Inspired by the scale of these results, the Facility is looking ahead to what's next in disaster resilience. Over the last few years, cities have increasingly requested GFDRR's support on large-scale investments. In response, the new City Resilience Program (CRP), supported by GFDRR and the World Bank, will help scale up urban resilience by connecting cities to investors. The program takes advantage of private capital to help bridge the financing gap for resilience projects.

GFDRR's partnerships will continue to be central to the Facility's work. GFDRR helps broaden the conversation around, and encourage action on, disaster and climate resilience by collaborating with a broad array of partners - from governments to academia, civil society to the private sector. In June 2017, for instance, GFDRR co-organized the third World Reconstruction Conference with the African, Caribbean and Pacific (ACP) Group of states, the European Union, and UNDP. More than 500 participants met in Brussels to discuss the role of post-crisis recovery and reconstruction in building resilience.

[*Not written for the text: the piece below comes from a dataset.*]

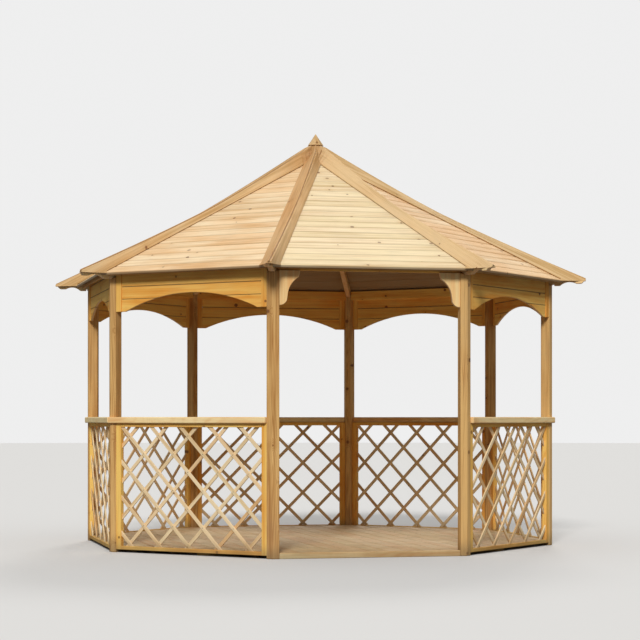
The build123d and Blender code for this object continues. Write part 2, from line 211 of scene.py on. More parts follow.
class GazeboRoofSizes(PropertyGroup):
    eave_height: length("Eave height", "Underside of the roof boards at the eave", 1.955)
    rise: length("Rise", "Height of the roof from the eave to the apex", 0.967)
    overhang: length("Overhang", "Reach of the eave past the posts' outer faces", 0.083)
    board_thickness: length("Board thickness", "Thickness of the roof boards", 0.02)
    board_pitch: length("Board pitch", "Cover width of the roof boards", 0.093)
    joint_gap: length("Joint gap", "Open part of the joint between roof boards", 0.002)
    joint_bevel: length("Joint bevel", "Bevel beside the joint between roof boards", 0.008)
    tongue: length("Tongue", "Length of a roof board's tongue", 0.006)
    cap_foot: length("Hip board foot", "Distance of a hip board's foot from the hip", 0.066)
    cap_foot_thickness: length("Hip board thickness", "Level thickness of a hip board", 0.022)
    cap_ridge: length("Hip ridge", "Sideways place of the ridge line on a hip", 0.018)
    cap_seam: length("Seam", "Open seam between the two boards of a hip", 0.006)
    cap_foot_lift: length("Foot lift", "Height of a hip board's lower edge over the panel", 0.008)
    cap_start: length("Hip board head", "Distance of the hip boards' heads from the axis", 0.045)
    cap_waist: length("Waist", "Distance of the hip boards' lowest ridge from the axis", 0.95)
    cap_waist_rise: length("Waist rise", "Rise of the ridge at the waist", 0.037)
    cap_head_rise: length("Head rise", "Rise of the ridge at the head", 0.105)
    cap_tip_rise: length("Tip rise", "Rise of the ridge at the tip", 0.095)
    cap_point: length("Point", "Length of the hip boards past the eave's corner", 0.1575)
    cap_end_lift: length("End lift", "Height of the hip boards' cut ends above the eave", 0.013)
    cap_rounding: length("Hip board rounding", "Rounding of the hip boards' edges", 0.004)
    eave_gap: length("Eave gap", "Gap between the eave and the hip boards' cut ends", 0.002)
    batten_thickness: length("Eave batten", "Thickness of the battens under the eave", 0.02)
    batten_setback: length("Eave batten setback", "Distance of the battens behind the eave", 0.04)
    batten_bottom: length("Eave batten bottom", "Underside of these battens", low("eave_boards").z)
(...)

The landscape of risk is changing rapidly in response to climate change, massive urbanization, and human migration. In 2017 alone, we saw more than $310 billion in global losses and the deaths of about 10,000 people from over 700 natural disasters. Ninety percent of these were extreme weather events - which in 2018 are portended as the largest single risk facing humanity. Efforts to reduce risk and enhance climate adaptation are more relevant and urgent than ever before. GFDRR will continue working with vulnerable countries and its many partners to ensure resilience and development efforts go hand in hand.